Hacker News new | ask | show | jobs
by CharlieDigital 500 days ago

    > But then when I launch, I either don’t get much feedback at all, or I get a lot of feedback for a day, which then dies down completely after the launch.
    
    The harsh reality is that most products fail and due to so many failed attempts, I kind of internalised that I’m doing effort for nothing.
    
    But then whenever there’s a sale or a positive comment, I get another small jolt of motivation and I can build a bit again.
I'm the same way as OP, but I think this is easier to overcome if you build things that are useful for you or someone you know. Unless you're going to slog through tons of user interviews to properly validate your ideas, then just build it for yourself; build for fun and curiosity.
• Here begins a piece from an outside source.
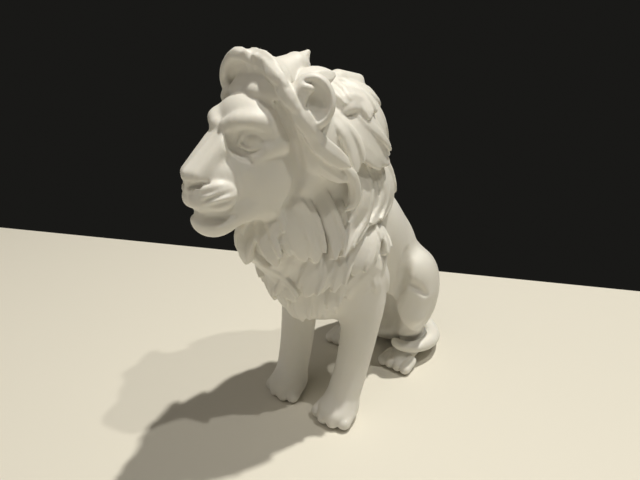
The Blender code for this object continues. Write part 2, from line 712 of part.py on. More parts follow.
# Locks of each side and of the chest: stops given as bearing from the front and height, then half width,
# lift and number of tips.
SIDE_LOCKS = (
    (((128, 120), (133, 111), (141, 103), (149, 95)), 3.6, 3.6, 3),
    (((122, 122), (120, 116), (112, 109)), 3.2, 3.0, 1),
    (((104, 122), (96, 118), (82, 113)), 3.0, 2.6, 1),
    (((86, 116), (98, 108), (116, 101), (138, 94)), 4.4, 4.0, 3),
    (((62, 113), (72, 107), (83, 102), (85, 95)), 3.2, 3.2, 1),
    (((12, 62), (8, 52), (3, 43)), 3.0, 2.6, 1),
    (((27, 62), (23, 54), (19, 46)), 3.0, 3.2, 1),
    (((44, 62), (37, 54), (31, 45)), 3.0, 2.4, 1),
    (((56, 60), (57, 53), (58, 46)), 2.8, 3.0, 1),
    (((70, 62), (64, 56), (55, 51)), 3.0, 3.4, 1),
    (((94, 68), (85, 59), (71, 54)), 3.6, 2.6, 3),
    (((116, 70), (103, 60), (88, 53)), 4.0, 3.2, 3),
    (((136, 72), (126, 62), (110, 54)), 4.0, 2.6, 3),
    (((24, 76), (10, 69), (-6, 60), (-14, 55)), 3.0, 3.4, 1),
    (((38, 76), (24, 66), (8, 59), (-1, 55)), 3.2, 2.4, 3),
    (((50, 74), (41, 65), (29, 57)), 3.2, 3.4, 3),
    (((80, 78), (64, 70), (52, 64), (46, 58)), 3.2, 2.8, 1),
    (((98, 78), (85, 70), (72, 66), (57, 58)), 3.0, 3.8, 1),
    (((118, 84), (106, 75), (95, 68), (87, 62)), 4.2, 2.8, 3),
    (((140, 82), (130, 74), (114, 66)), 3.8, 3.4, 3),
    (((-6, 90), (-10, 84), (-13, 77)), 2.8, 2.6, 1),
    (((-2, 86), (5, 79), (10, 71)), 2.8, 3.8, 1),
    (((14, 90), (22, 81), (28, 70)), 3.8, 2.4, 3),
    (((26, 90), (33, 80), (38, 69)), 3.2, 3.2, 1),
    (((64, 88), (70, 80), (63, 72)), 2.4, 2.6, 1),
    (((41, 92), (52, 84), (58, 77), (55, 69)), 3.0, 4.6, 1),
    (((80, 86), (79, 78), (65, 70)), 2.6, 3.0, 1),
    (((92, 98), (104, 89), (92, 78), (66, 69)), 3.0, 5.0, 1),
    (((108, 96), (119, 86), (100, 77), (78, 70)), 2.8, 3.6, 1),
    (((120, 98), (134, 88), (130, 81), (108, 76)), 2.8, 4.2, 1),
    (((134, 100), (144, 90), (142, 82), (122, 75)), 3.4, 3.0, 3),
)
# How low the locks reach on the lion's right, where they are the same but for small differences.
LOWEST_ON_RIGHT = 51
# The locks of a clump: how far each lies to the side in half widths, how far it reaches and its width as
# shares of the middle one's, and how much higher it stands. The first is the strand along its edge.
CLUMP = ((-0.75, 0.88, 0.3, 0.8), (0.0, 1.0, 1.0, 0.0), (-0.9, 0.78, 0.6, -0.6), (0.9, 0.84, 0.6, -0.6))


def leaving(centre, aim):
    """Where a ray from inside the mane leaves its bulk."""
    centre, reach = np.array(centre, float), 0.0
    for _ in range(24):
        reach = max(reach - 0.9 * mane_distance((centre + reach * aim)[None, :])[0], 0.0)
    return centre + reach * aim


def ring_root(centre, lean, angle):
    return leaving(centre, turn(x=-lean) @ np.array([math.sin(angle), 0, math.cos(angle)]))


def lock_over(here, height, wide):
    """A lock through places on the mane's bulk, sunk or raised by height at each."""
    share = np.linspace(0, 1, len(here))
    out = mane_facing(here)
    outline = np.interp(share, (0, 0.2, 0.55, 0.85, 1), (0.45, 0.8, 1.0, 0.68, 0.08))
    depth = np.interp(share, (0, 0.5, 0.85, 1), (1.0, 1.0, 0.8, 0.4))
    raised = here + height[:, None] * out
    under = 0.5 * np.maximum(height, 0) + 1.2
    return Lock(raised, out, wide * outline + THINNEST_TIP, 1.4 * depth, under, 1, 0.6)


def traced_lock(root, length, wide, lift, bend):
    """A lock from its root along the lie of the hair, sunk at the root and raised at the tip."""
    stops = 10
    step = length / (stops - 1)
    share = np.linspace(0, 1, stops)
    here = root[None, :]
    path = []
    for n in range(stops):
        path.append(here[0])
        out = mane_facing(here)
        lie = comb(here)
        lie = lie - (lie * out).sum(axis=1)[:, None] * out
        lie /= np.sqrt((lie**2).sum(axis=1))[:, None] + 1e-6
        across = np.cross(lie, out)
        heading = lie + bend * math.cos(2.8 * share[n]) * across
        here = here + step * heading / np.sqrt((heading**2).sum(axis=1))[:, None]
        here = here - mane_distance(here)[:, None] * mane_facing(here)
    return lock_over(np.array(path), np.interp(share, (0, 0.3, 1), (-2.2, 0.6, lift)), wide)


MANE_AXIS = (0.0, 2.0)


def on_mane(bearing, height):
    """The place on the mane's bulk at this bearing from the front, towards the left, and this height."""
    aim = np.array([math.sin(math.radians(bearing)), -math.cos(math.radians(bearing)), 0])
    return leaving((*MANE_AXIS, height), aim)


def placed_clump(stops, wide, lift, tips):
    """Locks side by side with tips at different heights, through stops given as bearing and height."""
    path = smooth_path([(bearing, height, 0) for bearing, height in stops], 4)
    places = np.array([on_mane(bearing, height) for bearing, height, _ in path])
    ahead = np.gradient(places, axis=0)
    across = np.cross(ahead / np.sqrt((ahead**2).sum(axis=1))[:, None], mane_facing(places))
    share = np.linspace(0, 1, len(path))
    forms = []
    for aside, reach, size, more in CLUMP[: tips + 1]:
        moved = places + aside * wide * across
        trimmed = np.stack([np.interp(reach * share, share, moved[:, n]) for n in range(3)], axis=1)
        trimmed = trimmed - mane_distance(trimmed)[:, None] * mane_facing(trimmed)
        height = np.interp(share, (0, 0.3, 1), (-2.0, 0.8, lift + more))
        forms.append((lock_over(trimmed, height, wide * size), 0.3))
    return forms


def bearing_of(point):
    return math.degrees(math.atan2(point[0] - MANE_AXIS[0], MANE_AXIS[1] - point[1]))


def back_locks():
    """Rows of locks over the crown and down the back of the mane."""
    forms = []
    chance = np.random.default_rng(5)
    for row, (centre, lean, first, last, count, length, wide, lift) in enumerate(ROWS):
        for n in range(count):
            place = (n + 0.5 + 0.35 * (row % 2) + chance.uniform(-0.2, 0.2)) / count
            angle = math.radians(first + (last - first) * place)
            root = ring_root(centre, lean + chance.uniform(-4, 4), angle)
            size, bend = chance.uniform(0.85, 1.15), chance.uniform(-0.4, 0.4)
            extra = chance.choice((-0.45, 0.45))
            if abs(bearing_of(root)) < ROWS_FROM or not outside_face(root[None, :])[0]:
                continue
            lock = traced_lock(root, length * size, wide * size, lift * size, bend)
            strand = traced_lock(root, 0.8 * length * size, 0.5 * wide, lift * size + 0.7, bend + extra)
            forms += [(lock, 0.4), (strand, 0.4)]
    return forms


def side_locks():
    forms = []
    chance = np.random.default_rng(11)
    for side, stray in ((1, 0.0), (-1, 1.0)):
        for stops, wide, lift, tips in SIDE_LOCKS:
            shift, rise = stray * chance.uniform(-3, 3), stray * chance.uniform(-1.5, 1.5)
            rise += stray * max(LOWEST_ON_RIGHT - stops[-1][1], 0)
            moved = [(side * (bearing + shift), height + rise) for bearing, height in stops]
            forms += placed_clump(moved, wide, lift, tips)
    return forms


# Hair that fills the hollow left under two locks on the lion's right.
UNDER_LOCKS = Egg((-15.8, 10.8, 96.3), (1.7, 4.6, 3.4))


def mane_locks():
    return back_locks() + side_locks() + [(UNDER_LOCKS, 0.5)]


def crown_tufts():
    """Tufts that stand out along the top of the mane, in the head's frame."""
    forms = [
        (Limb((0, 16, 13, 7.0), (0, 22.0, 16.6, 4.4), (0.4, 26.4, 20.8, 0.8)), 1.5),
        (Limb((0, 31, 9, 5.5), (0, 39, 12.4, 3.4), (0.5, 47.4, 12.0, 2.2)), 1.2),
    ]
    for root, middle, tip, wide in (
        ((6, 14, 9), (8, 21, 14), (9, 29, 15), 4.4),
        ((-6, 13, 9), (-8, 20, 15), (-9, 28, 17), 4.4),
        ((-6, 24, 6), (-8, 33, 11), (-9, 42, 9), 4.6),
        ((8, 26, 5), (11, 34, 8), (12, 43, 3), 4.8),
        ((2, 33, 2), (5, 41, 5), (6, 48, 0), 4.6),
    ):
        points = smooth_path((root, middle, tip), 4)
        share = np.linspace(0, 1, len(points))
        outline = np.interp(share, (0, 0.3, 0.7, 0.9, 1), (0.7, 1.0, 0.8, 0.5, 0.2))
        faces = [(0.1 * point[0], -0.3, 1.0) for point in points]
        forms.append((Lock(points, faces, wide * outline, 2.0 * outline + 0.3, 4.0 * outline, 2, 0.4), 0.5))
    return forms


def sculpt(pitch, low=(-36, -58, -3), high=(36, 92, 142)):
    clay = Clay(low, high, pitch)
    for form, blend in torso() + hind_legs() + fore_legs() + tail():
        clay.add(form, blend)
    for form, blend in leg_folds():
        clay.cut(form, blend)
    for form, blend in mane_mass():
        clay.add(form, max(blend, 3), 5)
    for form, blend in elbow_tufts():
        clay.add(form, blend, 2)
    for form, blend in mane_locks():
        clay.add(form, blend, 2)
    for form, blend in in_world(face()):
        clay.add(form, max(blend, 0.6), 4)
    for form, blend in in_world(face_cuts()):
        clay.cut(form, blend)
    for form, blend in in_world(eyes()):
        clay.add(form, blend, 2)
    for form, blend in in_world(fine_cuts()):
        clay.cut(form, blend)
    ear_forms, ear_cuts = ears()
    for form, blend in in_world(ear_forms):
        clay.add(form, blend, 2)
    for form, blend in in_world(ear_cuts):
        clay.cut(form, blend)
    for form, blend in in_world(ear_folds() + hood()):
        clay.add(form, blend, 3)
    for form, blend in in_world(furrow()):
        clay.cut(form, blend)
    for form, blend in in_world(crown_tufts() + rim_locks()):
        clay.add(form, blend, 3)
    clay.cut_flat(0.0)
    return clay


def new_object(name, points, faces):
    """An object of the largest piece of this mesh, flat underneath."""
    faces = largest_part(faces)
    used, places = np.unique(faces, return_inverse=True)
    points = points[used]
    points[points[:, 2] < BASE_SNAP, 2] = 0.0
    mesh = bpy.data.meshes.new(name)
    mesh.from_pydata(((points + FRONT_PAWS) * MM).tolist(), [], places.reshape(faces.shape).tolist())
    made = bpy.data.objects.new(name, mesh)
    bpy.context.collection.objects.link(made)
    return made


def simplified(name, points, faces, triangles):
    """The same form with fewer faces."""
    fine = new_object(name + " in full", points, faces)
    fewer = fine.modifiers.new("Fewer faces", "DECIMATE")
    fewer.ratio = min(1.0, triangles / (2 * len(fine.data.polygons)))
    found = fine.evaluated_get(bpy.context.evaluated_depsgraph_get()).data
    found.calc_loop_triangles()
    points = np.array([vertex.co for vertex in found.vertices]) / MM - FRONT_PAWS
    faces = np.array([triangle.vertices for triangle in found.loop_triangles])
    bpy.data.objects.remove(fine)
    return new_object(name, points, faces)


def white_plastic():
    plastic = bpy.data.materials.new("White plastic")
    plastic.use_nodes = True
    shader = plastic.node_tree.nodes["Principled BSDF"]
    shader.inputs["Base Color"].default_value = PLASTIC_COLOUR
    shader.inputs["Roughness"].default_value = 0.45
    shader.inputs["Metallic"].default_value = 0.0
    return plastic


def main():
    for old in list(bpy.data.objects):
        bpy.data.objects.remove(old)
    lion = simplified("lion", *skin(sculpt(GRID_PITCH)), MOST_TRIANGLES)
    lion.data.shade_smooth()
    lion.data.materials.append(white_plastic())


main()
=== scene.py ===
"""The look of a seated lion figurine printed in white plastic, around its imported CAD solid.

The figure is modelled again from the same forms as the solid, on a finer grid. Lengths are in
millimetres until the mesh is made. X is the lion's left, Y is its back and Z is up.
"""

import math

import bpy
import numpy as np
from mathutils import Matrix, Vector


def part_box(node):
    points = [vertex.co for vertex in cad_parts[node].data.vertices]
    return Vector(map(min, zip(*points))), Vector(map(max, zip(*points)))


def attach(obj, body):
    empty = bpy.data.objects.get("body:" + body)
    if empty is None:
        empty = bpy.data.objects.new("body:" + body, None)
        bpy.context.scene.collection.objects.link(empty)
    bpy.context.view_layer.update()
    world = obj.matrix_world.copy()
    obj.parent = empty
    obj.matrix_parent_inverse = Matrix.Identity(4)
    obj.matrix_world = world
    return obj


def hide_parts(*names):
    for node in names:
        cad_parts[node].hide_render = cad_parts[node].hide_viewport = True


MM = 0.001
# A distance beyond any form, and how far round the forms of each kind the clay is worked.
FAR = 30.0
BODY_REACH, MANE_REACH, HEAD_REACH, HOOD_REACH, DETAIL_REACH = 9.0, 5.0, 4.0, 3.0, 2.0
# The least width of the joins of the mane's bulk and of the face with what they are pressed on.
MANE_JOIN, FACE_JOIN = 3.0, 0.6
SLOPE_STEP = 0.2
FINE_PITCH = 0.45
FINE_TRIANGLES = 195000
# The point between the front paws where the modelling starts, seen from the middle of the base.
FRONT_PAWS = np.array([-0.03, -17.1, 0.0])

PLASTIC_COLOUR = (0.84, 0.82, 0.77, 1.0)
SHADE_COLOUR = (0.81, 0.79, 0.73, 1.0)
CLOUD_SCALE, CLOUD_DETAIL = 45.0, 3.0
CLOUD_EDGES = (0.35, 0.65)
ROUGHNESS = 0.48
LIGHT_THROUGH = 0.15
LIGHT_DEPTH = 0.0006
LIGHT_DEPTH_BY_COLOUR = (1.0, 0.85, 0.65)
LAYER_HEIGHT = 0.0002
LAYER_STRENGTH = 0.35
LAYER_DEPTH = 0.3
TABLE_COLOUR = (0.76, 0.73, 0.65, 1.0)
TABLE_ROUGHNESS = 0.6
TABLE_CORNERS = ((-0.18, -1.27), (1.132, -0.673), (0.635, 0.419), (-0.677, -0.178))
WORLD_COLOUR = (0.0097, 0.0095, 0.0085, 1.0)

LION_MIDDLE = Vector((0.0, 0.0, 0.065))
# Name of each lamp, direction from the lion, distance, width, power and colour.
LAMPS = (
    ("key light", (0.145, 0.195, 0.951), 1.2, 0.03, 11.4, (1.0, 0.965, 0.875)),
    ("second light", (0.40, 0.07, 0.90), 1.2, 0.025, 3.2, (1.0, 0.965, 0.875)),
    ("soft light", (-0.15, -0.5, 0.85), 1.3, 1.3, 4.0, (1.0, 0.92, 0.80)),
)
LENS = 27.0
SENSOR = 36.0
NEAREST_SEEN = 0.01
CAMERA_PLACE = (0.09555, -0.11648, 0.130)
CAMERA_TILT = 68.0
CAMERA_TURN = 38.1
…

There's nothing wrong with that.

Despite Garry Tan's advice, I ended up building a travel planning app (initially just for personal use). I shared it with Reddit and ended up with a few thousand users. It had a big peak of active users that's settled down into a small community of very sticky users; never a commercial success. What keeps me coming back to it time and again is that I use it myself to plan my trips and every time I take it on a trip, I learn something new and spend a bit more time tidying it up or adding some missing feature.

1 comments

I just looked up your app out of curiosity, and realized I had just watched your video about react's inverted-reactivity model just a few hours ago! Small world!
Small world, indeed! Hope that video was useful/interesting!